◆ **PROVIDED MATERIAL**
┄┄┄┄┄┄┄┄┄┄┄┄┄┄┄┄┄┄┄┄
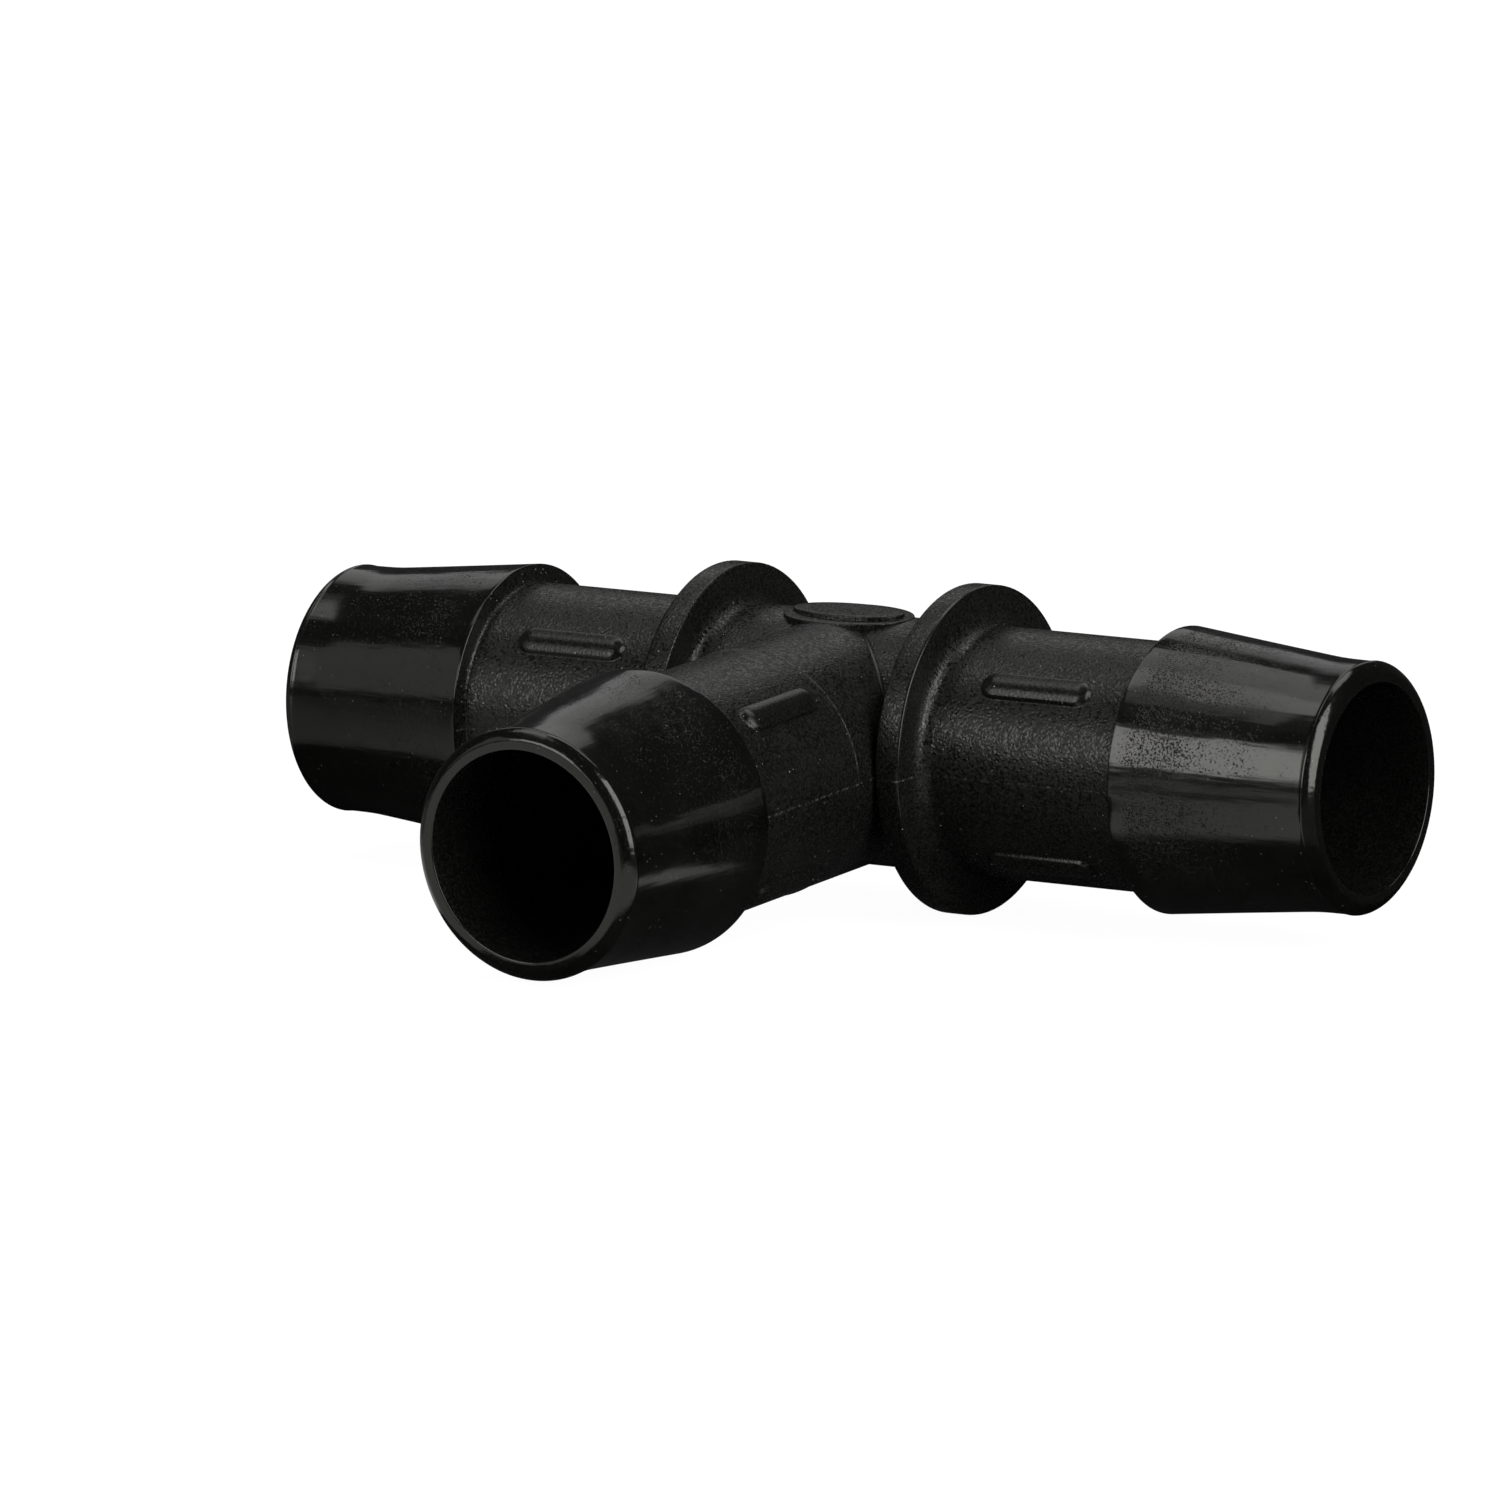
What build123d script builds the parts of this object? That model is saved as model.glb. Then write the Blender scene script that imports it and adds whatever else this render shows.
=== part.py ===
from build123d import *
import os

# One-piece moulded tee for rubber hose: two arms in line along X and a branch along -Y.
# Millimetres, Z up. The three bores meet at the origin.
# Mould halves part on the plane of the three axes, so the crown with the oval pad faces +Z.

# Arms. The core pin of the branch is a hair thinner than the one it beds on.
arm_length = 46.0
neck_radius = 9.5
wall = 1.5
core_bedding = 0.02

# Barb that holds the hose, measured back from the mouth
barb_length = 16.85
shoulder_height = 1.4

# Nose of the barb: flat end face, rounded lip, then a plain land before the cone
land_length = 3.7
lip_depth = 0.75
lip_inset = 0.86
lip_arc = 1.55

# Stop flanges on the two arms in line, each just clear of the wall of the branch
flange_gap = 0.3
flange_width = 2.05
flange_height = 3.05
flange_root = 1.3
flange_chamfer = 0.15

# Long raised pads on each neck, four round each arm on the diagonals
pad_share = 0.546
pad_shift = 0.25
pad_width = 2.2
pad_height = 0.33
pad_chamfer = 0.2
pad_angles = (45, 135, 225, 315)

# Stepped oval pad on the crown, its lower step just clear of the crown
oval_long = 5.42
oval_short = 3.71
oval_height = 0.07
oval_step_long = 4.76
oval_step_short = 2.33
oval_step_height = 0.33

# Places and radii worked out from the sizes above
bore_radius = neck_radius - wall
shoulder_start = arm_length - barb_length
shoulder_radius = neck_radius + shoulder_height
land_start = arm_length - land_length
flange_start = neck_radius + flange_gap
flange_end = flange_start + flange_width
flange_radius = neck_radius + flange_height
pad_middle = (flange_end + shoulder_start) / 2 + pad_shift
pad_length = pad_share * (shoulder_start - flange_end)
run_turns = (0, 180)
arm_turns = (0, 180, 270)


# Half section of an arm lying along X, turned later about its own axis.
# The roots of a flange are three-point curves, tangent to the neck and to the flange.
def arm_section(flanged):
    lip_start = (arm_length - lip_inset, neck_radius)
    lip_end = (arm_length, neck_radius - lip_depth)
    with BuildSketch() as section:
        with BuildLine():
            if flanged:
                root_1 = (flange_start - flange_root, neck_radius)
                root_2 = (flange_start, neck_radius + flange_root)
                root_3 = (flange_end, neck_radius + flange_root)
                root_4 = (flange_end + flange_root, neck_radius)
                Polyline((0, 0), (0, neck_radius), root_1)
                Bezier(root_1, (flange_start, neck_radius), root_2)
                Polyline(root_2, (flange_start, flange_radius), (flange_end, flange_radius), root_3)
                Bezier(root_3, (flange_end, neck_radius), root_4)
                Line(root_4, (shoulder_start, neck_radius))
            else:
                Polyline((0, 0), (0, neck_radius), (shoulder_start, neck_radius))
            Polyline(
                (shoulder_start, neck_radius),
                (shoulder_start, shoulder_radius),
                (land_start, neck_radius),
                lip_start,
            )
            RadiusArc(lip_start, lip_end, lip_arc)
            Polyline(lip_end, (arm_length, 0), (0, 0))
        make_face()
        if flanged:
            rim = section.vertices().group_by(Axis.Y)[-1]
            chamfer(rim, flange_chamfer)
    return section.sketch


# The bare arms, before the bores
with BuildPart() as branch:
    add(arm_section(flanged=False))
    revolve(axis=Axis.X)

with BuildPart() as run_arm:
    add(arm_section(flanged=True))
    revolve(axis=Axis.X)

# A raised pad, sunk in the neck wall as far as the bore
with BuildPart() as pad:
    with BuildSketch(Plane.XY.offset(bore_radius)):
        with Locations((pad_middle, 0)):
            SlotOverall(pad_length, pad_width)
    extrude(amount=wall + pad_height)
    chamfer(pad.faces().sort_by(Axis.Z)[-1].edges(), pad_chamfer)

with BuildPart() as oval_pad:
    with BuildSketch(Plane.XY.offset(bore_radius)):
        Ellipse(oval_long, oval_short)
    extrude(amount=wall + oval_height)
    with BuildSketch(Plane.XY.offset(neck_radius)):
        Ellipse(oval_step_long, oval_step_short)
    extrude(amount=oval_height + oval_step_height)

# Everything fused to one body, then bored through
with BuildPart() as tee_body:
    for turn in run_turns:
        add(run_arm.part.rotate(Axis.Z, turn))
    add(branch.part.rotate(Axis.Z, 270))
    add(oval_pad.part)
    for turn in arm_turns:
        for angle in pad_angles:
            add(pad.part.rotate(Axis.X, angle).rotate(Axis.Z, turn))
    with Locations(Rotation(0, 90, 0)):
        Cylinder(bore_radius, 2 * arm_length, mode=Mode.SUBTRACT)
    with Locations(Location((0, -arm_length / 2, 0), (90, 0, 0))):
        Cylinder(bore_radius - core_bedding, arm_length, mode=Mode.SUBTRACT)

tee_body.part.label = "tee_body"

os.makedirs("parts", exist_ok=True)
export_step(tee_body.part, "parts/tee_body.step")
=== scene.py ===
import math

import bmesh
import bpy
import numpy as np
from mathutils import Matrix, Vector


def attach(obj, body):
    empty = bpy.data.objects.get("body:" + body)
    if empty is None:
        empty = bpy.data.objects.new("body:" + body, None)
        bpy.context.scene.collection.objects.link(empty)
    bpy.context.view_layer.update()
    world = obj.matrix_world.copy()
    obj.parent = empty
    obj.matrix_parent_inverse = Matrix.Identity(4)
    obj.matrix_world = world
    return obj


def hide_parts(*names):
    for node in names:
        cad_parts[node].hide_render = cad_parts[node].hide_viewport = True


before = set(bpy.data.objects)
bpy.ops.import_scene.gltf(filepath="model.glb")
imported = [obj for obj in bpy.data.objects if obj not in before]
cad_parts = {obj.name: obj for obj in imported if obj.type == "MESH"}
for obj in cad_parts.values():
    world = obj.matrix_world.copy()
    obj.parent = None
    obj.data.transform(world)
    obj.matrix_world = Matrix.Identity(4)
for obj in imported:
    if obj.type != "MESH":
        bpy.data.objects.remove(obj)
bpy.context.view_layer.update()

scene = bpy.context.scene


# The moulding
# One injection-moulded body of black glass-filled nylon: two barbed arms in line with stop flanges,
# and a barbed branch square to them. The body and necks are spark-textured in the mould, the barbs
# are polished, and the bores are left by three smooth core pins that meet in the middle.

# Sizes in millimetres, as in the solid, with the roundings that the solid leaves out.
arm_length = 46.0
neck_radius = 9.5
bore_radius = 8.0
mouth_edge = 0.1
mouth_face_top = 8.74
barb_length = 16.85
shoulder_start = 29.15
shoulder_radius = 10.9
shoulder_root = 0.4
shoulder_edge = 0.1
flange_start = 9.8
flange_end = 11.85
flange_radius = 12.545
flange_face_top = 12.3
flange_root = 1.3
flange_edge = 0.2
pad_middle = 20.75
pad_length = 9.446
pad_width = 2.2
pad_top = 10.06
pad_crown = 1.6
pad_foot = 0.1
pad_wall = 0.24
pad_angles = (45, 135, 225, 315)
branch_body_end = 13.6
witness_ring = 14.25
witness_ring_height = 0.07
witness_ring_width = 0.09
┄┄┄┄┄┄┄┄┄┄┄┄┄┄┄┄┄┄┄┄
◆ **WORK TO DO**
Repeat exactly the lines from the one containing "obj.data.transform(world)" to the one containing "# are polished, and", both lines included, and nothing else.

◆ **EXPECTED OUTPUT**
    obj.data.transform(world)
    obj.matrix_world = Matrix.Identity(4)
for obj in imported:
    if obj.type != "MESH":
        bpy.data.objects.remove(obj)
bpy.context.view_layer.update()

scene = bpy.context.scene


# The moulding
# One injection-moulded body of black glass-filled nylon: two barbed arms in line with stop flanges,
# and a barbed branch square to them. The body and necks are spark-textured in the mould, the barbs
# are polished, and the bores are left by three smooth core pins that meet in the middle.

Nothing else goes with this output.